Even though ILM today suffers from a low awareness among enterprises in general, the new approach to data is soon going to become a business necessity what with massive growth of data that enterprises are grappling with. However, for businesses it may still be a good idea to wait before standardization takes place in the market, unless of course they are willing to migrate their entire storage infrastructure with a single vendor. 

Besides, one of the prerequisites of an ILM solution is storage consolidation. To get themselves ready to adopt ILM, businesses should begin with the first step–migrating from conventional, isolated direct attached storage to consolidated, networked storage. 

RISHI SETH in New Delhi

Bringing the ILM Home 

In the absence of many ILM-ready products and automation tools right now, the true advantages of ILM are still beyond the grasp of businesses. Data migration between different types of storage still remains largely a manual process, although new software releases from vendors should take care of that soon.

ILM is all about categorizing and differentiating data in the right way. Different types of organizations value different types and volumes of data as most critical–for example, the volume of most-critical data in a bank is usually far higher than the same in a manufacturing company. 

While data categorization is an in-house job, businesses need to rope in outside consultants (read storage vendors) for help with the process of accurately mapping the value of information to the storage resources required. 

“A key part of the ILM process is consulting services for processes–such as deciding what data to keep and what not to keep, and when to move it from high-performance storage to low-cost, low-performance storage and then on to optical or tape storage,” says Rusty Smith, director, ILM division, HP.

Three Phases of ILM 

The concept of information lifecycle management deals with  the flow of data in an enterprise. It divides, categorizes and prioritizes your business data depending on its business value and criticality. For example, your ERP transactional data is far critical for your business than the email data. To run your business optimally you need to store the former in the fastest, most reliable and, by corollary, most expensive storage infrastructure possible, while email data can be stored in a normal storage infrastructure. 

Then comes the actual issue of managing data through its lifecycle. It is not difficult to realize that business data is most precious when it is new and current. 

Depending on your organization, today, yesterday or this week’s data is most critical for you to work on projects, complete invoices, and other mission-critical business processes. This is the first phase of data lifecycle, which is also the most critical. 

Once the project is complete or invoices are filed, the same data reaches the second phase of its lifecycle. Data in this second phase is less critical for your business; you may need to refer to it only occasionally–for data analysis, trend analysis, monthly reports etc.

Finally there comes a time when the same data is so old that you really do not need to look at it for day-to-day operations. This is when data enters the third and last phase of its lifecycle, and it is ready to be retired and archived. 

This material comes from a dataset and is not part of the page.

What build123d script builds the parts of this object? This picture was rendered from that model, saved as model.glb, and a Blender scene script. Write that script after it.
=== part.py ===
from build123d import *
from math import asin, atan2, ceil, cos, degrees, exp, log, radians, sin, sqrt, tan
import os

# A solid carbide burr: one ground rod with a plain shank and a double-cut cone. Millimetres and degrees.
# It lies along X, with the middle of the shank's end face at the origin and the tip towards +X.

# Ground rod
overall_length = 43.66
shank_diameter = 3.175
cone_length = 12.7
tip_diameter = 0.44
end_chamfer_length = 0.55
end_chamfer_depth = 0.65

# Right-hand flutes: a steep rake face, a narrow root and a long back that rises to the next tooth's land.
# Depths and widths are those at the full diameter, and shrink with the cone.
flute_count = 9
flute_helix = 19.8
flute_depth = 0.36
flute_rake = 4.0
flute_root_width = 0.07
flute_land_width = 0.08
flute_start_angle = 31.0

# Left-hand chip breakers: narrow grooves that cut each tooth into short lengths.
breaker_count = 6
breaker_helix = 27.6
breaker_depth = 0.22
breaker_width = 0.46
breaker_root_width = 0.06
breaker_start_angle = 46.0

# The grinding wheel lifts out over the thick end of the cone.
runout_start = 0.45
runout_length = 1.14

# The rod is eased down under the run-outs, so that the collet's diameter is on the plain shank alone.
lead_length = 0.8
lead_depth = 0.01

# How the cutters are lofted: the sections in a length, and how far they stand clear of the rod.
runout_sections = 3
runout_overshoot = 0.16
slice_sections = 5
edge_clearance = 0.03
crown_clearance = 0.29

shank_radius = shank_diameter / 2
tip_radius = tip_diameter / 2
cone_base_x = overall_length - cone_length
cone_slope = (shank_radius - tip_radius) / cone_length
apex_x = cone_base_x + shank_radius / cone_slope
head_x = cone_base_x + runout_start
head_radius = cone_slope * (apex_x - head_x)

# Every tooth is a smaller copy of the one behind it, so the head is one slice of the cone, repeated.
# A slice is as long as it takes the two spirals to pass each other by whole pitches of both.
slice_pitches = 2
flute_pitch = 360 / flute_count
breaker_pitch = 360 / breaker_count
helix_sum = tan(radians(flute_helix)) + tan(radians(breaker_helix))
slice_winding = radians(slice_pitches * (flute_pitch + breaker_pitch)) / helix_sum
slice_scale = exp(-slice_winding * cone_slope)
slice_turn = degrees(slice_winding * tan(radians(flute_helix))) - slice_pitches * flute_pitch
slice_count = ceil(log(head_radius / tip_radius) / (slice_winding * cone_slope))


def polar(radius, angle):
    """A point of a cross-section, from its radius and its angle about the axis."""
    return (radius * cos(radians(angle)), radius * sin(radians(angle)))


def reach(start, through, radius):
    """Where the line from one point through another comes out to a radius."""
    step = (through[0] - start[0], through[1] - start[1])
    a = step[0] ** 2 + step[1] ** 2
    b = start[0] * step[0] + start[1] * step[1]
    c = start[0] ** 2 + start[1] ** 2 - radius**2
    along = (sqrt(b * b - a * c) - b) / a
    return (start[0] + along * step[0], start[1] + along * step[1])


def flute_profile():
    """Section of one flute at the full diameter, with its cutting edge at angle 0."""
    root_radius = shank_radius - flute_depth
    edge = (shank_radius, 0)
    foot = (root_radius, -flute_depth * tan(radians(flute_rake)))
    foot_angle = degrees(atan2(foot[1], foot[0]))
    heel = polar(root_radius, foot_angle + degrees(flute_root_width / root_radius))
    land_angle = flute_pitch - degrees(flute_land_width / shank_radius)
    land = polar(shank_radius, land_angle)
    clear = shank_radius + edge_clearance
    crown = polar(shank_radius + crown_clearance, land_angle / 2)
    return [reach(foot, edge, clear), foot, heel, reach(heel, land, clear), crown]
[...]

Now, ILM mandates treating data in all three phases differently. Data in the first phase is the most critical for running business–it’s only the new and current data that brings revenues to your business. It should be accessible all the time without fail, and in a matter of microseconds by the relevant applications. 

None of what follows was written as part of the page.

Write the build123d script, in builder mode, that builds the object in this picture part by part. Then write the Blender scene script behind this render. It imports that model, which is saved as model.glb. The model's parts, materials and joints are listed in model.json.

Therefore, ILM principles require storing of new data in the most sophisticated, fastest possible, and most reliable storage infrastructure–built with best-of-breed components like fastest performing hard disks, high-availability software and the likes. 

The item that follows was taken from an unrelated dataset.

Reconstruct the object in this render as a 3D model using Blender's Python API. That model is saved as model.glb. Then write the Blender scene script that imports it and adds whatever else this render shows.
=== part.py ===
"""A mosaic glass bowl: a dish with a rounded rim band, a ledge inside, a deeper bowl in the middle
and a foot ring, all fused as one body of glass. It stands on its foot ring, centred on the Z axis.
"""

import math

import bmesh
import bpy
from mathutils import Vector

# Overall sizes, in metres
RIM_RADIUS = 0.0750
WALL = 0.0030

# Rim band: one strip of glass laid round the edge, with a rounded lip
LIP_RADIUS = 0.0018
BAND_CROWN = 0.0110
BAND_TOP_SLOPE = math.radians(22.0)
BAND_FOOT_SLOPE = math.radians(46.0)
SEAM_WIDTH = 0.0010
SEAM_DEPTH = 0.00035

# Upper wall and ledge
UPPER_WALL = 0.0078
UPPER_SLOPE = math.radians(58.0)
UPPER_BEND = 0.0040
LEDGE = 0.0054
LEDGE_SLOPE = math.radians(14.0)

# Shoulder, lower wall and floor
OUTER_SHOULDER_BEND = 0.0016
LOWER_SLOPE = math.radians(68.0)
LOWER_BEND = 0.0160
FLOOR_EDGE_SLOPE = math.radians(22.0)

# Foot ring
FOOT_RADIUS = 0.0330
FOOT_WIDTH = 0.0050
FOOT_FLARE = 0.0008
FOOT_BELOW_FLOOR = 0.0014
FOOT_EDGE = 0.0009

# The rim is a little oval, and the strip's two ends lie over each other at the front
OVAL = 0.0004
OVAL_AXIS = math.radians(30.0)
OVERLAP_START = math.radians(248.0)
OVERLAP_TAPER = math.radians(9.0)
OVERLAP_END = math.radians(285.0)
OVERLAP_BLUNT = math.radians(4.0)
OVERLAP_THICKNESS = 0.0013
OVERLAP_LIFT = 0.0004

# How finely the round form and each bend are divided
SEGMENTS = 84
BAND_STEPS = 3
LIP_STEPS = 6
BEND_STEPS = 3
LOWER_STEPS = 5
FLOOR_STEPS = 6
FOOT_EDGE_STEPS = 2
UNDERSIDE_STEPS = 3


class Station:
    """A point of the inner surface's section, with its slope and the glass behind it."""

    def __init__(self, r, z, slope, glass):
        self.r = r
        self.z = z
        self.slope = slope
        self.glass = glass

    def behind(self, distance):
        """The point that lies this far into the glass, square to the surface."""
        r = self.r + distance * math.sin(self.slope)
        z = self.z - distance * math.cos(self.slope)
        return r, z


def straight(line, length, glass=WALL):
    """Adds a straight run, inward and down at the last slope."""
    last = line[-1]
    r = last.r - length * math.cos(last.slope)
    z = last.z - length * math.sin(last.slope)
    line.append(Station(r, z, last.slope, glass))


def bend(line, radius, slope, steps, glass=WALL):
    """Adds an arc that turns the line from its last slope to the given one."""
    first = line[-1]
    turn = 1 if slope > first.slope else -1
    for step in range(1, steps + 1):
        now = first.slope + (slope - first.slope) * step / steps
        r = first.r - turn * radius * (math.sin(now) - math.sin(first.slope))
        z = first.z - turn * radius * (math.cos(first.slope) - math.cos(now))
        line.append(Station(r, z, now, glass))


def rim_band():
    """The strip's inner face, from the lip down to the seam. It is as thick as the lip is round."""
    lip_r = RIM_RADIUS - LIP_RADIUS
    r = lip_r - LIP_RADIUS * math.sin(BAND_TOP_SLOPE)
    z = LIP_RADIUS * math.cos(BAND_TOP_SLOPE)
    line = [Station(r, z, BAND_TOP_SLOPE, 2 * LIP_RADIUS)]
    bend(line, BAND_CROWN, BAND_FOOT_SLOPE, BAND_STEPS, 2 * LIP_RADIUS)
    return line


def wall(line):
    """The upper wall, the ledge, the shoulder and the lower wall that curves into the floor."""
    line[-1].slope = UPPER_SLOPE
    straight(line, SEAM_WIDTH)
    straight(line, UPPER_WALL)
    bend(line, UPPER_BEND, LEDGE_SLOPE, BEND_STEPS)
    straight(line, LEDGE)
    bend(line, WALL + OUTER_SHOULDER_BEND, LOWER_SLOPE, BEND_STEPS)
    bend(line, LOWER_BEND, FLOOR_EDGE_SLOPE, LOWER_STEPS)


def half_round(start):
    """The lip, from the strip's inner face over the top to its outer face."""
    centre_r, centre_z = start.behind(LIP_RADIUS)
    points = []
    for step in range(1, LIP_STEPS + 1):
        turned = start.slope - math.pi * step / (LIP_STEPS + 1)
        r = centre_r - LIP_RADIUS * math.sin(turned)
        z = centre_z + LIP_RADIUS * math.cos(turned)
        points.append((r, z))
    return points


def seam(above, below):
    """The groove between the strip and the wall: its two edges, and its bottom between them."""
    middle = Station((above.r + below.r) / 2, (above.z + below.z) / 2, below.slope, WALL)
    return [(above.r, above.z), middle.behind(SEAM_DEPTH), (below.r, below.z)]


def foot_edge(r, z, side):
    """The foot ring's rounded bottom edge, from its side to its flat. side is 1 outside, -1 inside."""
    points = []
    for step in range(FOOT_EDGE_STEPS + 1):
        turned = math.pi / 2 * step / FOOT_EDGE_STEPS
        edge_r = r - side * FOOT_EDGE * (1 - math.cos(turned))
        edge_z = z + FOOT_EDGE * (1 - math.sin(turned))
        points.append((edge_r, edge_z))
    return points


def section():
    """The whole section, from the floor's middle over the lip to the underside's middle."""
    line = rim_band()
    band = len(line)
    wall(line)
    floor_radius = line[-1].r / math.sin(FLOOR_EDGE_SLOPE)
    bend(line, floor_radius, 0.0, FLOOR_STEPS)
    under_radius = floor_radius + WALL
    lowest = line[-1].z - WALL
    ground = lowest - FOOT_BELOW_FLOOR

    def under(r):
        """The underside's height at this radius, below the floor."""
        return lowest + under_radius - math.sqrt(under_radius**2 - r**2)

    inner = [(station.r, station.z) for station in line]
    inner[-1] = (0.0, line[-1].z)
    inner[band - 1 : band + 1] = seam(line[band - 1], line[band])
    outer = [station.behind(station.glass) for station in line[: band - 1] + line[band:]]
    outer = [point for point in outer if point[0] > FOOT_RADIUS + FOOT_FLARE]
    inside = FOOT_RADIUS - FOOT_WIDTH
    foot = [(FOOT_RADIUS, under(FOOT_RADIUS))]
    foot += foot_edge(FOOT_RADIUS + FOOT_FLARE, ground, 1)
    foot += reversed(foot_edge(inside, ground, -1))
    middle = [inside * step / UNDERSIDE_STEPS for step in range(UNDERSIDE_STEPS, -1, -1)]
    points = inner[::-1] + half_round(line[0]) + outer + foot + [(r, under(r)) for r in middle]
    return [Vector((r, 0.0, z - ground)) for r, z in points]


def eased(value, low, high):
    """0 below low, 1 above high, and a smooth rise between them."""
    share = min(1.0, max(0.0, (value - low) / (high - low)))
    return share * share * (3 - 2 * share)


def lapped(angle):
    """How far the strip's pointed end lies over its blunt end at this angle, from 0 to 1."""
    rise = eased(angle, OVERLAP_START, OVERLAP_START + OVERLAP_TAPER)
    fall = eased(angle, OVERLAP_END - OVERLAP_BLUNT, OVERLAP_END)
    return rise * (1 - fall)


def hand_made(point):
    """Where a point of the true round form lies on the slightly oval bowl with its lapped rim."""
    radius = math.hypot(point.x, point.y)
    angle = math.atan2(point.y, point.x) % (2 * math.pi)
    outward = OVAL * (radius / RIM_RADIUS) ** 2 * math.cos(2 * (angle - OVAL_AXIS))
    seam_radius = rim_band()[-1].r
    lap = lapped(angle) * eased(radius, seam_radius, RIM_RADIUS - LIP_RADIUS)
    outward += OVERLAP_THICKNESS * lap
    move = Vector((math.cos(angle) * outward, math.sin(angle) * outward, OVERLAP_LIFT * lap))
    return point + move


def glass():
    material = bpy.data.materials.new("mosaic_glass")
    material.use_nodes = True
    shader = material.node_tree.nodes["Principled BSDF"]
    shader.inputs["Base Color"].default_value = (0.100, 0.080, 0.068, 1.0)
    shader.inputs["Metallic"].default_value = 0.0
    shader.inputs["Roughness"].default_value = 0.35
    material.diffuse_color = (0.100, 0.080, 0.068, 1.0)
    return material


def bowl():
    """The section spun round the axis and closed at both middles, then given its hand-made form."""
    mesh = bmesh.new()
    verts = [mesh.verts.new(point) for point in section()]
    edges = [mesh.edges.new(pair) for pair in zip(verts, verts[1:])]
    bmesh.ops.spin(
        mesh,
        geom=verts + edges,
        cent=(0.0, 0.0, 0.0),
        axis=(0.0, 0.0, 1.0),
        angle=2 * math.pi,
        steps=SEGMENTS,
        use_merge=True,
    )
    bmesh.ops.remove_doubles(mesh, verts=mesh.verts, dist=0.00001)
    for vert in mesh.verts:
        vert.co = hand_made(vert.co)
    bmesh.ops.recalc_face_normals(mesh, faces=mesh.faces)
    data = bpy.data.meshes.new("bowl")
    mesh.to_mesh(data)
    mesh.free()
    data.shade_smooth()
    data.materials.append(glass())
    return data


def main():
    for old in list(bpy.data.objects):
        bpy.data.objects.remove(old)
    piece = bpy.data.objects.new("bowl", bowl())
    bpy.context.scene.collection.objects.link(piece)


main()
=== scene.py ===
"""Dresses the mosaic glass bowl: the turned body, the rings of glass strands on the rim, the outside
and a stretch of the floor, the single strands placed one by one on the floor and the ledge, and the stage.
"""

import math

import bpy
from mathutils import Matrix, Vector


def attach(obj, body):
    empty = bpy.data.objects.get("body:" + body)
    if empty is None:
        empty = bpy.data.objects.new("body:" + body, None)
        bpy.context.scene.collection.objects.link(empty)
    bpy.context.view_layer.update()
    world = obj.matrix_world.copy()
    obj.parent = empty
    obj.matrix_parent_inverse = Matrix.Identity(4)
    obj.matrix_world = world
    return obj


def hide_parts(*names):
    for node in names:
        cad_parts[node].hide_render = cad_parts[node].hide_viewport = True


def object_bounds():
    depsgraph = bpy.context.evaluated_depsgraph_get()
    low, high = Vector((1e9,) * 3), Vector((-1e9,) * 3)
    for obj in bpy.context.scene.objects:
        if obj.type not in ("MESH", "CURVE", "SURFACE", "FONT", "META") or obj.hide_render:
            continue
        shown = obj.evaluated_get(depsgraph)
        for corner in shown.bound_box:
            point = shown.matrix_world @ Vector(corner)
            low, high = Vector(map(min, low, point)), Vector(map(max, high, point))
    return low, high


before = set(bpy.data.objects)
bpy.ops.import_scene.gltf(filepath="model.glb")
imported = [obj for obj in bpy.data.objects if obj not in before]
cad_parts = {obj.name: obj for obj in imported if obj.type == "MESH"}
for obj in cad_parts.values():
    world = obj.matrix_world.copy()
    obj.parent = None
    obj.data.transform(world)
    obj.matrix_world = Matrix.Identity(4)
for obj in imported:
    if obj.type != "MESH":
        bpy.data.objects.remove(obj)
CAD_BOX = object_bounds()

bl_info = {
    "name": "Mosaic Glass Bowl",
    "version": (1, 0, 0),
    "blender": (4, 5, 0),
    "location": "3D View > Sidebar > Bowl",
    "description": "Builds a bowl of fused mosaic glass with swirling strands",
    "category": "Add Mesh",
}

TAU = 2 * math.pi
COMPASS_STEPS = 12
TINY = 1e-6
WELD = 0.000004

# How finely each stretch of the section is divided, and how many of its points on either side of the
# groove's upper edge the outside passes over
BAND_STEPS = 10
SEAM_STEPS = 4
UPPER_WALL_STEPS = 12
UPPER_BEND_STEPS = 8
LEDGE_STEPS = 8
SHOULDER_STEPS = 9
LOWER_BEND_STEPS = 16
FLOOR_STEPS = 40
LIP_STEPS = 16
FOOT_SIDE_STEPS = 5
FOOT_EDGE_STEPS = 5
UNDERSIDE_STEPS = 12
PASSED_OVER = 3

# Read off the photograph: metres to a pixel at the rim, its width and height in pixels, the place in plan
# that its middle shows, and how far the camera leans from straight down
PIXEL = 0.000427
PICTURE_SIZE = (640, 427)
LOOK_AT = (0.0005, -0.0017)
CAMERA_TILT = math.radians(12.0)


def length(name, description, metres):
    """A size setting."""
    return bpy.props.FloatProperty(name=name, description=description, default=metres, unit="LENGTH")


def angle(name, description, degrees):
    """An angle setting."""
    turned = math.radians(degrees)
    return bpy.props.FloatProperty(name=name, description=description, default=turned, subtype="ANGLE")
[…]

Into the second phase, while the data loses its immediate business value, it is still needed for many routine business processes.

However, these being not mission-critical, a slower retrieval of this data, in a matter of seconds, is not that unacceptable.

Therefore, you can store data in second phase in a slower, average storage infrastructure built of cheaper components.

Finally, once the data ages and gets ready for third phase, it has no immediate use or business value. It is often archived for strictly regulatory purposes, for a time period ranging from a year to a few decades. And retrieval times in minutes for data in this phase are normal. Therefore, you should save costs here by investing in the cheapest tape archival storage solutions. 

Within the first phase of data lifecycle, ILM differentiates between data depending upon its business value. To quote a leading storage vendor, not all data is equal. Your mission-critical business applications generate and use data that itself is mission-critical, for example data from your ERP or the current project is far critical than data in form of emails. 

And while volume of both data may be same, it makes little sense to store non-mission critical data in the most sophisticated (read most expensive) infrastructure. And you in turn benefit by keeping only the most important data in the best storage infrastructure.